Wednesday, April 28, 2010

let all the damn details go

Oh yuck. I don't need this. I refuse REFUSE to act as if a minute explanation could affect me more than marginally. Am I happy? Yes. Would I change my current situation? ABSOLUTELY not. I need to accept the reality that there are things I will NEVER know, and not knowing them doesn't mean what I DO know has any less meaning.

I guess it's not so much a desire to know, as it is a feeling of entitlement, or a notion that I deserve satisfaction. Or even, quite possibly, an offensive tactic: an effort to teach (or scorn) YOU based on MY disagreement with your action. Perhaps even to announce, that YOU are subpar, and I am enduring YOUR stupidity.

But the problem then becomes this: all of that raises me above you. And that, is simply untrue, because frankly? I'm not.
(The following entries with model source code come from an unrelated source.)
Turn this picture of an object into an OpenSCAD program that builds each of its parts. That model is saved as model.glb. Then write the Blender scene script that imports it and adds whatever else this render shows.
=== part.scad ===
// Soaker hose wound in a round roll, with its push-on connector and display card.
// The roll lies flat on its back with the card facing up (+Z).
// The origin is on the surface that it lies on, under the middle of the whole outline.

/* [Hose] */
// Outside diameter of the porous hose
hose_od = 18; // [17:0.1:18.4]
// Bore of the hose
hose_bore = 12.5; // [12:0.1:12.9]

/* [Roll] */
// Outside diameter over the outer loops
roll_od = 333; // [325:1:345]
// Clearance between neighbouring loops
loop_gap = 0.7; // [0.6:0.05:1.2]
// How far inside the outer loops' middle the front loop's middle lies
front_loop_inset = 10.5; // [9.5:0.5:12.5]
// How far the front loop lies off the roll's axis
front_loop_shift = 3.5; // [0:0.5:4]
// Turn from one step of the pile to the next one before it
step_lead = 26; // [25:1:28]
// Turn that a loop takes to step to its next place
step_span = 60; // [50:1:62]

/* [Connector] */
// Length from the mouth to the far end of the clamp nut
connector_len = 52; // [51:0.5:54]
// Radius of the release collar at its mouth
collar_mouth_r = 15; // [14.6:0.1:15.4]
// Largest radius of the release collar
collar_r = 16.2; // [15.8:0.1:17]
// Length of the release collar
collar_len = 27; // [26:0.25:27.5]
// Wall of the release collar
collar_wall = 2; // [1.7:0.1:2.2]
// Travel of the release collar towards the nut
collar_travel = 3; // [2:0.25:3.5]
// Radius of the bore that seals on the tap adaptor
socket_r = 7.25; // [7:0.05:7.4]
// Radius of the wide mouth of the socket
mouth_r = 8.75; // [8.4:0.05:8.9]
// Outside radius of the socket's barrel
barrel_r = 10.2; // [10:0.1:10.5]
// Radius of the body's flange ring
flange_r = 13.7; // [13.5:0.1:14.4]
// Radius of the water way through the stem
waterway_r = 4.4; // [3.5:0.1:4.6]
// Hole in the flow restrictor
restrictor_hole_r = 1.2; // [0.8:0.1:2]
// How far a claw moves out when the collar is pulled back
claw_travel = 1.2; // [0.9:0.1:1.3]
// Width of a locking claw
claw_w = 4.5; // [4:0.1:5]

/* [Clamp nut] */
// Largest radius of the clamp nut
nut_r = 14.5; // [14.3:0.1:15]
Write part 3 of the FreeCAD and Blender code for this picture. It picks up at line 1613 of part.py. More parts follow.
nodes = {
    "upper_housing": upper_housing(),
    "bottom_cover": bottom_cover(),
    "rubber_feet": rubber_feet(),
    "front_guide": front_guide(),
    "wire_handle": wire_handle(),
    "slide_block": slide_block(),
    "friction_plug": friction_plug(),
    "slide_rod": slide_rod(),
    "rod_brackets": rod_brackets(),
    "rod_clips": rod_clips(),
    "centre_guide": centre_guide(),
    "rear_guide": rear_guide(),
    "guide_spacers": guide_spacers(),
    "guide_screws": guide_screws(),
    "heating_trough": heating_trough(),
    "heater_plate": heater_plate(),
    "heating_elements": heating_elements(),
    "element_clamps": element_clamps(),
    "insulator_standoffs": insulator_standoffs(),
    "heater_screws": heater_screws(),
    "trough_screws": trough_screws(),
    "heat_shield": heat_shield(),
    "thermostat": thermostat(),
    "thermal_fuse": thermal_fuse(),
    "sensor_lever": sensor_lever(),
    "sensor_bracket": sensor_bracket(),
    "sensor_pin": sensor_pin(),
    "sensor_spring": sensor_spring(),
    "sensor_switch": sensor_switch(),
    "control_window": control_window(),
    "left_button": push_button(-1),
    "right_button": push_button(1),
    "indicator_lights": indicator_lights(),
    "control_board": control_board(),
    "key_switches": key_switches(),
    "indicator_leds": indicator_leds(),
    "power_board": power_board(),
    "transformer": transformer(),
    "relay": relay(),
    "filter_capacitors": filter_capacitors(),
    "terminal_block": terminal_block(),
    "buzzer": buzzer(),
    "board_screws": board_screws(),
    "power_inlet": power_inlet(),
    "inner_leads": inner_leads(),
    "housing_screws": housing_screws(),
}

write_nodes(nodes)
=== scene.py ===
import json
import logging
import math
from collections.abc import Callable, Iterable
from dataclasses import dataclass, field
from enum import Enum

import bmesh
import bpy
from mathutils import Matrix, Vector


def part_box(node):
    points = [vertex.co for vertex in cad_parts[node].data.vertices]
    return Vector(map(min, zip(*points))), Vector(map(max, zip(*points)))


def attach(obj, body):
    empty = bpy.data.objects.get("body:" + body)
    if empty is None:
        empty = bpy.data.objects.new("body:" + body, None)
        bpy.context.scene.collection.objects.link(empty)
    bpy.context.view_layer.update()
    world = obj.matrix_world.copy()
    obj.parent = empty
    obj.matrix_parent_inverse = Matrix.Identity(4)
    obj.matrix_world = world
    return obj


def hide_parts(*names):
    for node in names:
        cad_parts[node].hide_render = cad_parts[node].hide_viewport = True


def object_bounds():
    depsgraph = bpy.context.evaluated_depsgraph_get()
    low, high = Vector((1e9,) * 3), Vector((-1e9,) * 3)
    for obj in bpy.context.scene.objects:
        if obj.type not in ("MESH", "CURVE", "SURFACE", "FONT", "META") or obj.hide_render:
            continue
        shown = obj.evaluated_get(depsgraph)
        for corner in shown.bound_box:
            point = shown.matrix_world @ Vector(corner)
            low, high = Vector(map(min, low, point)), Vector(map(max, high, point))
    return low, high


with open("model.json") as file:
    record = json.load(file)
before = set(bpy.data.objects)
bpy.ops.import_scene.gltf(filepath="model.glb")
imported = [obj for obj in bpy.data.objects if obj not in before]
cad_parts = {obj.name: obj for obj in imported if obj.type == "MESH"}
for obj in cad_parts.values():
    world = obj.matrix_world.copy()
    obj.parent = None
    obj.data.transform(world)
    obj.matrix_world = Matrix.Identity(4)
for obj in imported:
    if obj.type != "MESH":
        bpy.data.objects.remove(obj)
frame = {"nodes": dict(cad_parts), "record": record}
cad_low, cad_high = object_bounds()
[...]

*Sigh.* And there goes another erruption of emotion, that further demonstrates the need to LET IT GO. Let all of the damn details go.

In THIS action, there is relief. Accepting the 'unknown,' and its eternal presence in the world.

Saturday, April 3, 2010

Let Her Cry

I sit here listening to the Counting Crows sing lyrics of a daddy's girl past. I remember my unwavering assurance in the man I called my father. His jokes were funniest, his ideas were the epitome of influencial, and his approval essential. Since then, reality's desicrated his reputation. I love him though, unconditional of his setbacks and our through rifts. Even if the biggest obstacles are derived from his own choices. Now I know if there's any hope to love, and to be loved, this earnesty is required. Humility doesn't hurt either.
Who's to say the very next second doesn't bring my last breath? Who the hell am I to declare what I do 'right' and the next person 'wrong'? Too often it's emphasized that we should "live each moment like it's our last," meaning we should experience all that we can and not hold back. I don't want to leave it there. I want to live each moment the best, most qualitatively, that I can.
So many people I know, including my dad (including me) are living with a gushing heart just barely beneath their surface. We rhythmically glide through days asking, "how are you?" and replying "good thanks!" as our eyes wander the room and thoughts shift independantly of our words. We don't eat; we chew and swallow. We don't learn; we memorize. We don't think; we manuever. We don't walk; we rush. But sometimes, something pangs our weakness, and the exposure of the thing we fought so hard to hide, reveals us.
Sky diving turns into bungie-jumping, and the rebound of the cord is all the more jarring; guts dropping at the bounce.

My biggest aspiration is to encourage someone else the way I've been inspired. To say, "I see you," and mean it. To delve into the depths of myself, and as a result challenge someone else to do the same. To smile for a genuine reason. To be complimented and deserve it. To shine brighter than gold. To be alright with never receiving recognition by mankind. To deserve my own respect.

Lately I've felt content and glad I am where I am. Specifically, Adelphi University. Suite 2B. IDMR, Queens, NY. The Honors college. A business major. 135 lbs. With friends, but not too many. Involved a smidge in Dance Adelphi. Single. I refuse the notion that any of these situations are happenstance.

I'm determined to live both hungry and full. Both to want and to be thankful. Really, this is the only way I can be happy. I know this.